# Supplied data start

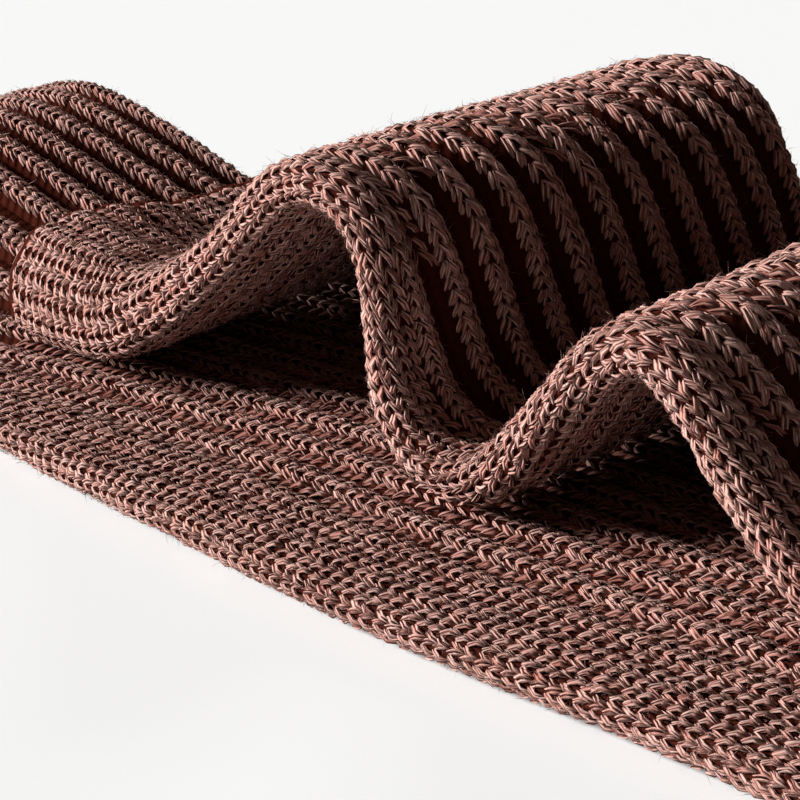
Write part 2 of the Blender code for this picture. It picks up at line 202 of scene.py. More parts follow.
# Ribs that are pulled open: half their width, as a share of the distance between ribs, and how
# far from the near fold they start to open and over what width
Opening = namedtuple("Opening", "half start blend")
LOWER_OPENING = Opening(half=0.27, start=9.0, blend=6.0)
UPPER_OPENING = Opening(half=0.23, start=4.5, blend=3.0)

# Each sock is a little twisted on itself: how far its ribs have moved round it, in mm, at each
# distance from the cuff
TwistRow = namedtuple("TwistRow", "length moved")
LOWER_TWIST = (
    TwistRow(0.0, 0.0),
    TwistRow(60.0, 0.0),
    TwistRow(75.0, 1.2),
    TwistRow(125.0, 8.8),
    TwistRow(145.0, 10.0),
    TwistRow(240.0, 10.0),
)
UPPER_TWIST = (
    TwistRow(0.0, 0.0),
    TwistRow(55.0, 0.0),
    TwistRow(75.0, 3.0),
    TwistRow(145.0, 21.0),
    TwistRow(170.0, 23.5),
    TwistRow(190.0, 24.0),
    TwistRow(240.0, 24.0),
)

# A yarn leg, in widths of its column and heights of its row: where it starts, how far it reaches
# down, how far beside the column's middle it starts and ends, and how soon it gets there
LEG_BASE = -0.2
LEG_REACH = 1.42
LEG_IN = 0.03
LEG_OUT = 0.42
LEG_SWEEP = 1.25
LEG_RADIUS = 0.38  # mm
LEG_LOW = -0.7  # mm below the tops of the stitches
LEG_BOW = 0.4  # mm higher in the middle
ROW_START = 0.6  # from the cuff to the first row
ROW_STRAY = 0.06  # how far legs differ, here and in the next four lines
WIDTH_STRAY = 0.04
RADIUS_STRAY = 0.08
LIFT_STRAY = 0.05
REACH_STRAY = 0.06
COLUMN_PHASE = 0.1  # how far the rows of two columns differ
THREE_COLUMNS = 4.3  # distance between ribs above which a plain stretch has three columns
TWO_COLUMNS = 2.6
TOE_CLEAR = 2.0  # stitches and fibres end this far from the tip of the toe

# Inner wall: every other section, up to where the toe gets narrow, and a round rim at the cuff
INNER_EVERY = 2
INNER_END = 5.8
INNER_SHORT = 2
RIM_ROUND = 0.7
RIM_PARTS = (0.08, 0.25, 0.5, 0.75, 0.92)
RIM_ROWS = np.array([0.25, 0.5, 1.0, 1.5, 1.75])  # knit rows that the rim takes up

# A leg that is seen close is made of separate strands that lie side by side, in mm
STRANDS = 2
STRAND_STEP = 0.37
STRAND_DROP = 0.1  # lower for each step from the leg's middle
STRAND_SLANT = 0.2  # how far a strand moves across its leg
STRAND_RADIUS = 0.26
STRAND_STRAY = 0.04
STRAND_RADIUS_STRAY = 0.12
STRAND_REACH_STRAY = 0.05
STRAND_SHADE_STRAY = 0.3

# Sides and rings of one strand and of one plain leg
STRAND_SHAPE = (3, 4)
LEG_SHAPE = (3, 3)
PIECE_TRIANGLES = 190000  # most in one piece

# What counts as seen close: in the photograph's frame and not turned far from its camera
SEEN_MARGIN = 1.03
SEEN_FACING = -0.2
SEEN_ABOVE = 2.5  # mm above the cloth from which the camera must be in sight

# Stray fibres, in mm
HAIR_SHAPE = (3, 3)
HAIR_LENGTH = 1.0
HAIR_RADIUS = 0.016
HAIR_STEEP = (0.2, 1.1)  # angle to the cloth, in radians
NAP_LENGTH = 0.8
NAP_RADIUS = 0.03
NAP_STEEP = (0.0, 0.8)
NAP_PER_HAIR = 9
FIBRE_TRIES = 12  # places tried for each fibre that is wanted
FIBRE_START = 0.5  # from the cuff to the first fibre
FIBRE_STITCHED = 0.9  # how fully stitched the cloth is under a fibre
FIBRE_UNSEEN = 0.12  # share of the fibres that are kept out of the camera's sight
FIBRE_ROOT = 0.15  # how deep fibres start in the yarn
FIBRE_EVEN = 4.0  # how alike in length they are
FIBRE_CURL = 0.6
FIBRE_DROOP = 0.5  # how far a curled fibre bends down, as a share of its curl

# Names of the knit's coordinates, in columns and rows, and of the shade of each point
UV_LAYER = "knit"
SHADE_LAYER = "shade"

# Look of the yarn: its plies, how far they twist along a leg, and how light the painted shade
# in the grooves between them is
Yarn = namedtuple("Yarn", "plies twist gap")
LEG_YARN = Yarn(plies=3.0, twist=1.3, gap=0.5)
STRAND_YARN = Yarn(plies=2.0, twist=0.8, gap=0.62)
PLY_ROUND = 0.7  # lower is a broader painted highlight on the top of each ply
PAINTED_PLY_HIGHLIGHT = 1.2  # how light that painted highlight is
FIBRES_ACROSS = 4.5
FIBRES_ALONG = 2.0
FIBRES_APART = 57.0  # each leg has its own pattern of fibres
FIBRE_CONTRAST = 4.0
FIBRE_HEIGHT = 0.35
PATCH_SCALE = 55.0  # patches of lighter and darker cloth, in each metre
PATCH_CONTRAST = 0.9
VARIATION = 0.32  # how far stitches differ in brightness
GAIN_RANGE = (0.08, 1.22)  # least and most brightness, where 1 is the plain wool's
PAINTED_SHADE_TINT = (1.12, 0.64, 0.55)  # painted shade: wool is coloured redder where it is less bright, as it looks in shade
PAINTED_HIGHLIGHT_TINT = (0.86, 1.05, 1.12)  # painted highlight: and greyer where it is brighter, as it looks in highlight
TINT_START = 0.35  # brightness at which the painted shade tint starts to turn to the painted highlight tint
TINT_BLEND = 0.85
ROUGHNESS = 0.7
FIBRE_ROUGHNESS = 0.2
SPECULAR = 0.15
SHEEN_ROUGHNESS = 0.5
SHEEN_TINT = (1.0, 0.82, 0.74, 1.0)
BUMP_HEIGHT = 0.0003  # m

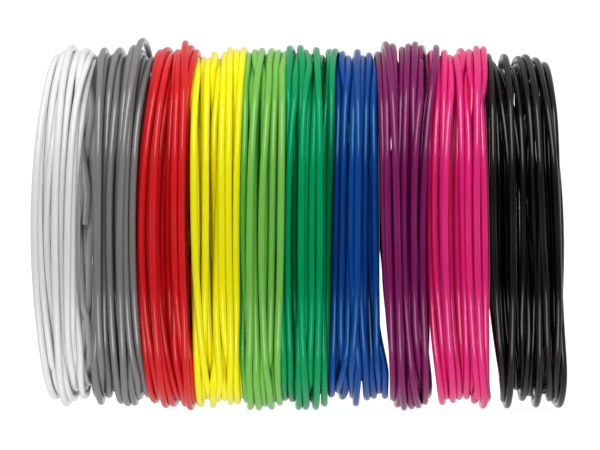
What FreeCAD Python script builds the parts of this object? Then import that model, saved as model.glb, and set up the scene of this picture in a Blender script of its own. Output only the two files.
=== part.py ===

# Supplied data end

Written exercise
In this exercise, repeat all entries exactly.

Solution for this task
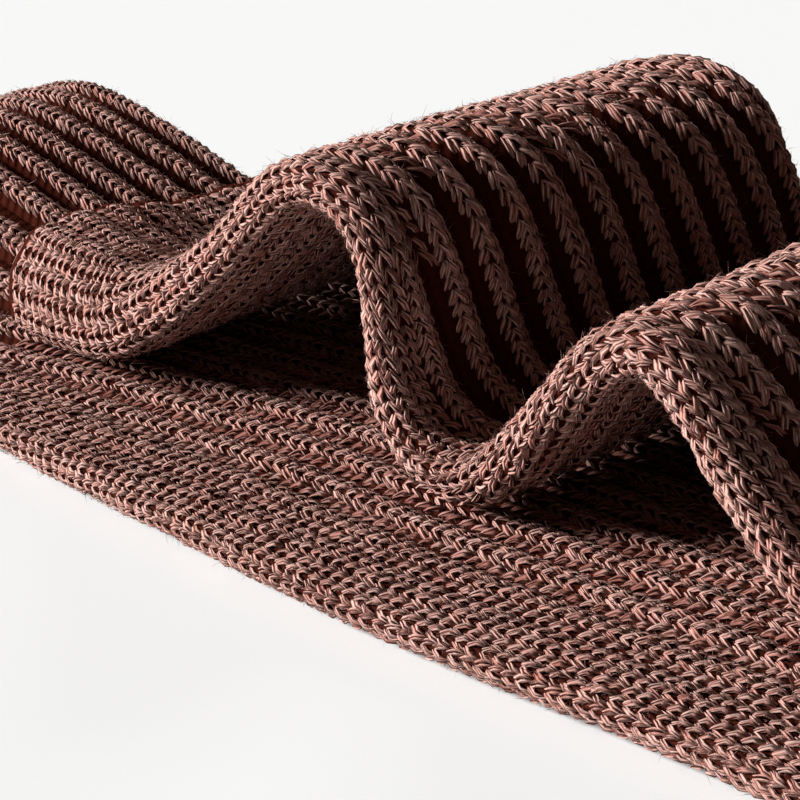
Write part 2 of the Blender code for this picture. It picks up at line 202 of scene.py. More parts follow.
# Ribs that are pulled open: half their width, as a share of the distance between ribs, and how
# far from the near fold they start to open and over what width
Opening = namedtuple("Opening", "half start blend")
LOWER_OPENING = Opening(half=0.27, start=9.0, blend=6.0)
UPPER_OPENING = Opening(half=0.23, start=4.5, blend=3.0)

# Each sock is a little twisted on itself: how far its ribs have moved round it, in mm, at each
# distance from the cuff
TwistRow = namedtuple("TwistRow", "length moved")
LOWER_TWIST = (
    TwistRow(0.0, 0.0),
    TwistRow(60.0, 0.0),
    TwistRow(75.0, 1.2),
    TwistRow(125.0, 8.8),
    TwistRow(145.0, 10.0),
    TwistRow(240.0, 10.0),
)
UPPER_TWIST = (
    TwistRow(0.0, 0.0),
    TwistRow(55.0, 0.0),
    TwistRow(75.0, 3.0),
    TwistRow(145.0, 21.0),
    TwistRow(170.0, 23.5),
    TwistRow(190.0, 24.0),
    TwistRow(240.0, 24.0),
)

# A yarn leg, in widths of its column and heights of its row: where it starts, how far it reaches
# down, how far beside the column's middle it starts and ends, and how soon it gets there
LEG_BASE = -0.2
LEG_REACH = 1.42
LEG_IN = 0.03
LEG_OUT = 0.42
LEG_SWEEP = 1.25
LEG_RADIUS = 0.38  # mm
LEG_LOW = -0.7  # mm below the tops of the stitches
LEG_BOW = 0.4  # mm higher in the middle
ROW_START = 0.6  # from the cuff to the first row
ROW_STRAY = 0.06  # how far legs differ, here and in the next four lines
WIDTH_STRAY = 0.04
RADIUS_STRAY = 0.08
LIFT_STRAY = 0.05
REACH_STRAY = 0.06
COLUMN_PHASE = 0.1  # how far the rows of two columns differ
THREE_COLUMNS = 4.3  # distance between ribs above which a plain stretch has three columns
TWO_COLUMNS = 2.6
TOE_CLEAR = 2.0  # stitches and fibres end this far from the tip of the toe

# Inner wall: every other section, up to where the toe gets narrow, and a round rim at the cuff
INNER_EVERY = 2
INNER_END = 5.8
INNER_SHORT = 2
RIM_ROUND = 0.7
RIM_PARTS = (0.08, 0.25, 0.5, 0.75, 0.92)
RIM_ROWS = np.array([0.25, 0.5, 1.0, 1.5, 1.75])  # knit rows that the rim takes up

# A leg that is seen close is made of separate strands that lie side by side, in mm
STRANDS = 2
STRAND_STEP = 0.37
STRAND_DROP = 0.1  # lower for each step from the leg's middle
STRAND_SLANT = 0.2  # how far a strand moves across its leg
STRAND_RADIUS = 0.26
STRAND_STRAY = 0.04
STRAND_RADIUS_STRAY = 0.12
STRAND_REACH_STRAY = 0.05
STRAND_SHADE_STRAY = 0.3

# Sides and rings of one strand and of one plain leg
STRAND_SHAPE = (3, 4)
LEG_SHAPE = (3, 3)
PIECE_TRIANGLES = 190000  # most in one piece

# What counts as seen close: in the photograph's frame and not turned far from its camera
SEEN_MARGIN = 1.03
SEEN_FACING = -0.2
SEEN_ABOVE = 2.5  # mm above the cloth from which the camera must be in sight

# Stray fibres, in mm
HAIR_SHAPE = (3, 3)
HAIR_LENGTH = 1.0
HAIR_RADIUS = 0.016
HAIR_STEEP = (0.2, 1.1)  # angle to the cloth, in radians
NAP_LENGTH = 0.8
NAP_RADIUS = 0.03
NAP_STEEP = (0.0, 0.8)
NAP_PER_HAIR = 9
FIBRE_TRIES = 12  # places tried for each fibre that is wanted
FIBRE_START = 0.5  # from the cuff to the first fibre
FIBRE_STITCHED = 0.9  # how fully stitched the cloth is under a fibre
FIBRE_UNSEEN = 0.12  # share of the fibres that are kept out of the camera's sight
FIBRE_ROOT = 0.15  # how deep fibres start in the yarn
FIBRE_EVEN = 4.0  # how alike in length they are
FIBRE_CURL = 0.6
FIBRE_DROOP = 0.5  # how far a curled fibre bends down, as a share of its curl

# Names of the knit's coordinates, in columns and rows, and of the shade of each point
UV_LAYER = "knit"
SHADE_LAYER = "shade"

# Look of the yarn: its plies, how far they twist along a leg, and how light the painted shade
# in the grooves between them is
Yarn = namedtuple("Yarn", "plies twist gap")
LEG_YARN = Yarn(plies=3.0, twist=1.3, gap=0.5)
STRAND_YARN = Yarn(plies=2.0, twist=0.8, gap=0.62)
PLY_ROUND = 0.7  # lower is a broader painted highlight on the top of each ply
PAINTED_PLY_HIGHLIGHT = 1.2  # how light that painted highlight is
FIBRES_ACROSS = 4.5
FIBRES_ALONG = 2.0
FIBRES_APART = 57.0  # each leg has its own pattern of fibres
FIBRE_CONTRAST = 4.0
FIBRE_HEIGHT = 0.35
PATCH_SCALE = 55.0  # patches of lighter and darker cloth, in each metre
PATCH_CONTRAST = 0.9
VARIATION = 0.32  # how far stitches differ in brightness
GAIN_RANGE = (0.08, 1.22)  # least and most brightness, where 1 is the plain wool's
PAINTED_SHADE_TINT = (1.12, 0.64, 0.55)  # painted shade: wool is coloured redder where it is less bright, as it looks in shade
PAINTED_HIGHLIGHT_TINT = (0.86, 1.05, 1.12)  # painted highlight: and greyer where it is brighter, as it looks in highlight
TINT_START = 0.35  # brightness at which the painted shade tint starts to turn to the painted highlight tint
TINT_BLEND = 0.85
ROUGHNESS = 0.7
FIBRE_ROUGHNESS = 0.2
SPECULAR = 0.15
SHEEN_ROUGHNESS = 0.5
SHEEN_TINT = (1.0, 0.82, 0.74, 1.0)
BUMP_HEIGHT = 0.0003  # m

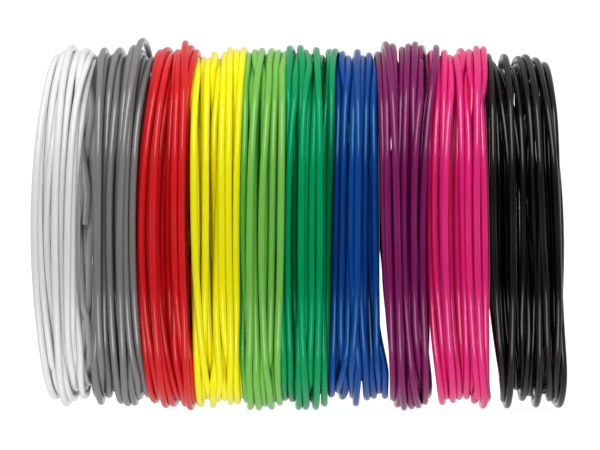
What FreeCAD Python script builds the parts of this object? Then import that model, saved as model.glb, and set up the scene of this picture in a Blender script of its own. Output only the two files.
=== part.py ===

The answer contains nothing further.